Exercise objective - Only lines with the string "behind" matter here; gather them from the material below.

++++++++++

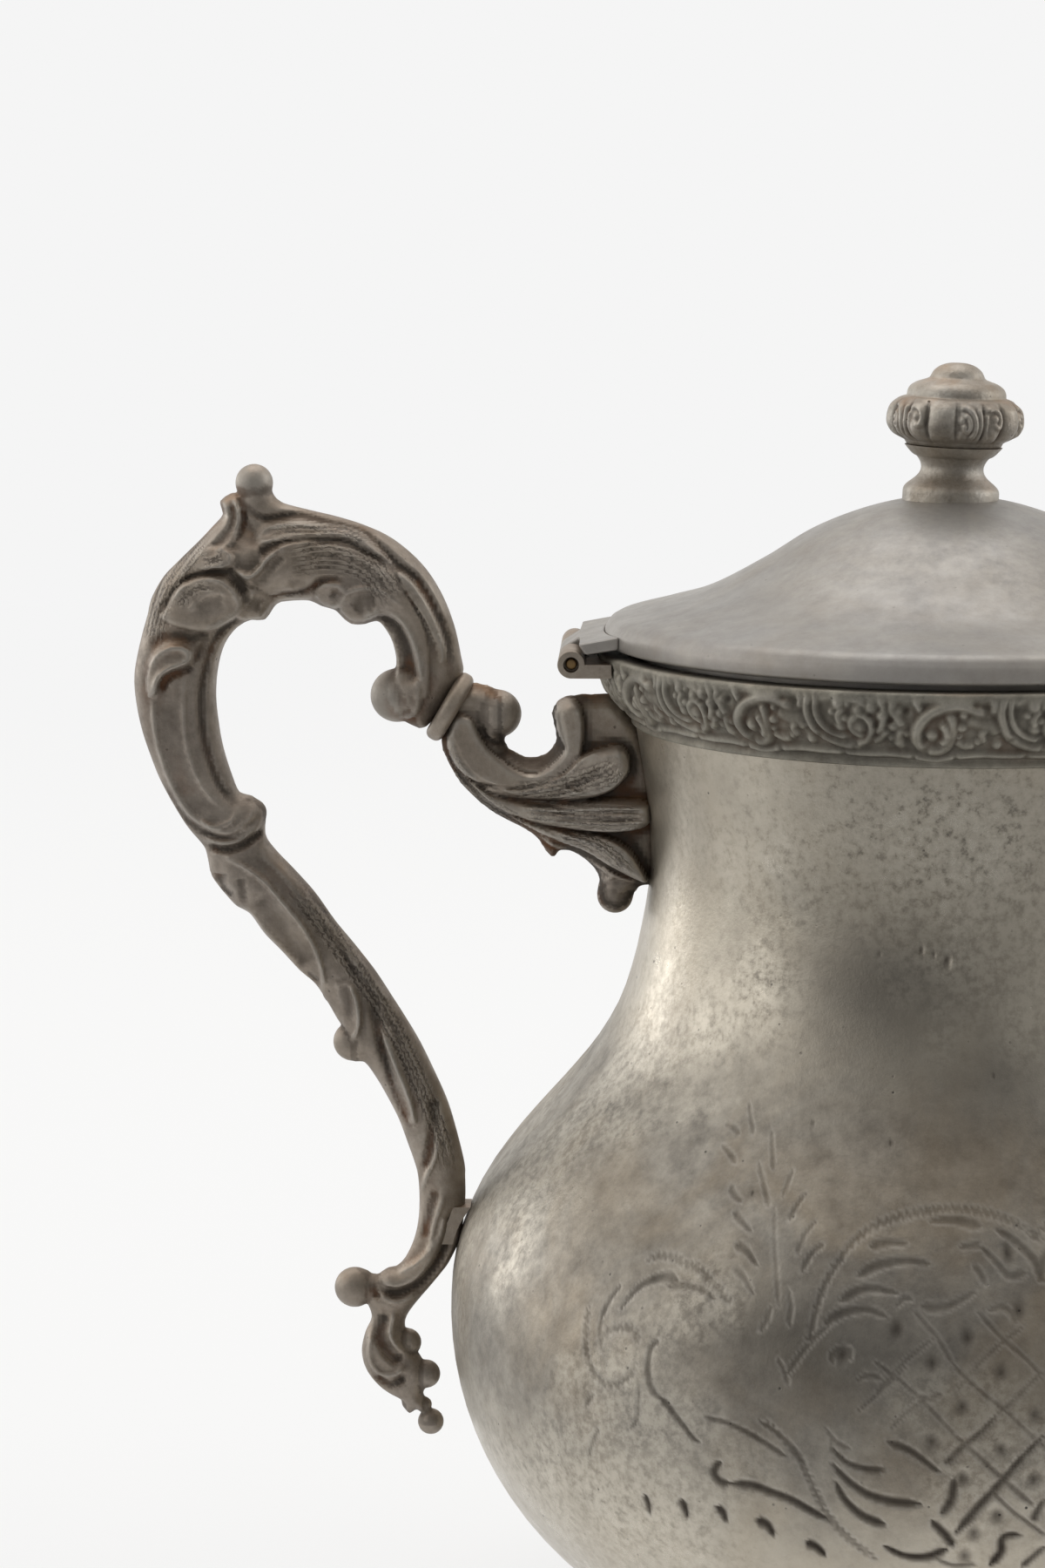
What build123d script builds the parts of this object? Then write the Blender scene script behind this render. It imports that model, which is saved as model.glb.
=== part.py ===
from build123d import *
from math import atan2, cos, radians, sin, sqrt
import os

# Pewter teapot with a hinged domed lid, in millimetres.
# Z is up, the pot's axis is Z, the handle is toward -X and the spout toward +X.
# The origin is the centre of the foot's resting face.

# Pot wall
RIM_Z = 157.5            # top of the neck band
BELLY_R = 74.2           # widest radius of the belly
BELLY_Z = 57.0           # height of the widest radius
BELLY_ARC = 48.0         # radius of the round lower belly in section
NECK_R = 44.0            # narrowest radius of the neck
NECK_DROP = 31.5         # narrowest radius below the rim
WALL = 1.2               # sheet thickness of the spun pieces

# Shoulder between belly and neck: share of the radius step, share of the height step
SHOULDER_SHARES = [(0.954, 0.152), (0.748, 0.326), (0.417, 0.50), (0.152, 0.674), (0.043, 0.848)]

# Neck band
BAND_OUT = 8.0           # plain top lip beyond the neck's narrowest radius
BAND_HEIGHT = 10.3
BAND_FOOT_OUT = 3.2      # scalloped lower edge beyond the neck's narrowest radius
BAND_BULGE = (0.9, 4.6)  # the relief is this far inside the lip, this far above the lower edge
BAND_LIP = 1.5           # height of the plain lip
BAND_THICK = 1.6         # thickness of the casting behind the relief
BAND_FOOT_THICK = 0.6
SHELL_RIM_STEP = 0.4     # the wall's upper edge lies this much further in than the casting's back
RIM_FLARE = (1, 2)       # direction of the wall where it meets the lip
MOUTH_WALL = 3.6         # from the lip's outer face in to the mouth

# Foot
FOOT_OUT = 21.8          # foot's edge beyond the centre of the belly's arc
FOOT_TOP_OUT = 16.2      # where the foot meets the belly, beyond the same centre
FOOT_BITE = 0.8          # how far the foot's top is drawn in past the belly before it is cut
FOOT_WALL = 2.0
FOOT_BEAD = 3.0          # height of the rolled edge
FOOT_BEAD_WALL = 3.6
FOOT_BEAD_ROUND = 1.0    # how far the rolled edge bulges
FOOT_COVE_IN = 5.2       # middle of the cove inside the foot's radius
FOOT_COVE_SHARE = 0.3125 # its height, as a share from the rolled edge to the foot's top

# Lid
LID_IN = 1.0             # lid's edge inside the band's lip
LID_GAP = 0.9            # between the band's lip and the lid's edge
LID_EDGE = 2.6           # thickness of the turned edge
DOME_RISE = 19.4         # from the top of the turned edge to the top of the dome
# Dome from edge to crown: share of the lid's radius, share of the rise
DOME_SHARES = [(0.967, 0.07), (0.865, 0.14), (0.71, 0.262), (0.543, 0.50), (0.406, 0.725), (0.269, 0.875),
               (0.14, 0.962)]
BEZEL_CLEARANCE = 1.6
BEZEL_WALL = 1.0
BEZEL_DROP = 4.0         # below the turned edge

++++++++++

Output below -
What build123d script builds the parts of this object? Then write the Blender scene script behind this render. It imports that model, which is saved as model.glb.
BAND_THICK = 1.6         # thickness of the casting behind the relief